- [Given problem]: Select the lines of the records containing the word "handed" and list them.

○ ○ ○ ○ ○ ○ ○

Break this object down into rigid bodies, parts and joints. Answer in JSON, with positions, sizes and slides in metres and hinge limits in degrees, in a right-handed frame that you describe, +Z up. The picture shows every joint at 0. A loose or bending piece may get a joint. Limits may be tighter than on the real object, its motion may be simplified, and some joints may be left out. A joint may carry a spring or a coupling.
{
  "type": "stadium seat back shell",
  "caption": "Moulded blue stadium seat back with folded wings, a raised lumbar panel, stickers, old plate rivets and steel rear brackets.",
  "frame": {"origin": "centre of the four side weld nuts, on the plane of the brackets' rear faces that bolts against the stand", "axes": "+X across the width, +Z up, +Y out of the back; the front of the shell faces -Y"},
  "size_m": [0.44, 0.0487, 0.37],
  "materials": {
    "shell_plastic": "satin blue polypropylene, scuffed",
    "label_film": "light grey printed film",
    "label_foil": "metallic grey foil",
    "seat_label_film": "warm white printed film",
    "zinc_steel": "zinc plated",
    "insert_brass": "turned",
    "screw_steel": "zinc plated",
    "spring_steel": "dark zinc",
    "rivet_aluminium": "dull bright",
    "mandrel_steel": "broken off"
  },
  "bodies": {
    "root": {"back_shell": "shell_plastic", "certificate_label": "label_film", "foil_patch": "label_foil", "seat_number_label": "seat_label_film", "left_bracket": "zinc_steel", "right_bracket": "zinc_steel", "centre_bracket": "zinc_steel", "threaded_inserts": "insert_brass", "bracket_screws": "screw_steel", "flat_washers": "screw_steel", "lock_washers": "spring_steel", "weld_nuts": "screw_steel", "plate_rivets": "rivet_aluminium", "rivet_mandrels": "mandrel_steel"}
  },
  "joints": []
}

○ ○ ○ ○ ○ ○ ○

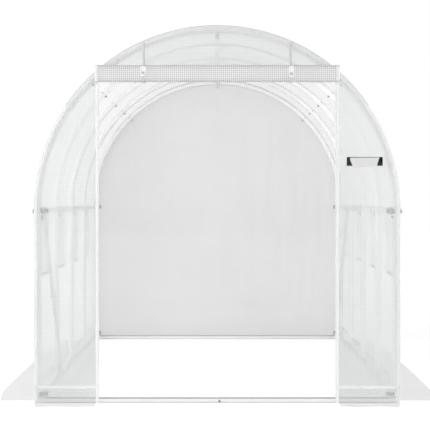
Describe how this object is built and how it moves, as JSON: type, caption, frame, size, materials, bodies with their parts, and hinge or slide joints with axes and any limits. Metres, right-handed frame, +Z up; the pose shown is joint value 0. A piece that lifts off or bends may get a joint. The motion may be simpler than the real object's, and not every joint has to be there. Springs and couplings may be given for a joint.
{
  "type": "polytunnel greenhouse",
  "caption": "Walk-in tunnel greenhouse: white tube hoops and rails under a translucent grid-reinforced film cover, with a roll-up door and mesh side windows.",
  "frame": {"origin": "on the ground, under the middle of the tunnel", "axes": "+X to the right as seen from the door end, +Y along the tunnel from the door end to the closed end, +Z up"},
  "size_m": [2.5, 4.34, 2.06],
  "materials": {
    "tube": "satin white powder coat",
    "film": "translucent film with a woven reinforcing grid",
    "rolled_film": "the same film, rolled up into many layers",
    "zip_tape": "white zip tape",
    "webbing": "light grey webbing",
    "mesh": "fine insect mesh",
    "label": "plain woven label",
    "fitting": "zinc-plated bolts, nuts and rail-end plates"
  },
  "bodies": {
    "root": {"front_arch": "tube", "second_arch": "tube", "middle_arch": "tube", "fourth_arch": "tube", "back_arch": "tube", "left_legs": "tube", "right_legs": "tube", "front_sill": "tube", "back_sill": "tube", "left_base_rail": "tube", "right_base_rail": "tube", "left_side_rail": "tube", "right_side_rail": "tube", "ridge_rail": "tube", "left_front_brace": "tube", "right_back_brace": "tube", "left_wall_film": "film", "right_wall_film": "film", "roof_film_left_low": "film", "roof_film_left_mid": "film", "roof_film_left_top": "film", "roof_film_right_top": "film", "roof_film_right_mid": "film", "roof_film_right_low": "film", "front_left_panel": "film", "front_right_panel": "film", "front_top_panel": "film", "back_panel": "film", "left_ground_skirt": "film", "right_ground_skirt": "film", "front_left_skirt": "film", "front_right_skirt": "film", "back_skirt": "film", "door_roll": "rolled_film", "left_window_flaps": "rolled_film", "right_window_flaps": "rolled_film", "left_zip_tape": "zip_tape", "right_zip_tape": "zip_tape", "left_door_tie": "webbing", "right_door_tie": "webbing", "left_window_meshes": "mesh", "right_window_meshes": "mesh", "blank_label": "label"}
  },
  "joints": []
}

○ ○ ○ ○ ○ ○ ○

- [Response for this exercise]:
Break this object down into rigid bodies, parts and joints. Answer in JSON, with positions, sizes and slides in metres and hinge limits in degrees, in a right-handed frame that you describe, +Z up. The picture shows every joint at 0. A loose or bending piece may get a joint. Limits may be tighter than on the real object, its motion may be simplified, and some joints may be left out. A joint may carry a spring or a coupling.
Describe how this object is built and how it moves, as JSON: type, caption, frame, size, materials, bodies with their parts, and hinge or slide joints with axes and any limits. Metres, right-handed frame, +Z up; the pose shown is joint value 0. A piece that lifts off or bends may get a joint. The motion may be simpler than the real object's, and not every joint has to be there. Springs and couplings may be given for a joint.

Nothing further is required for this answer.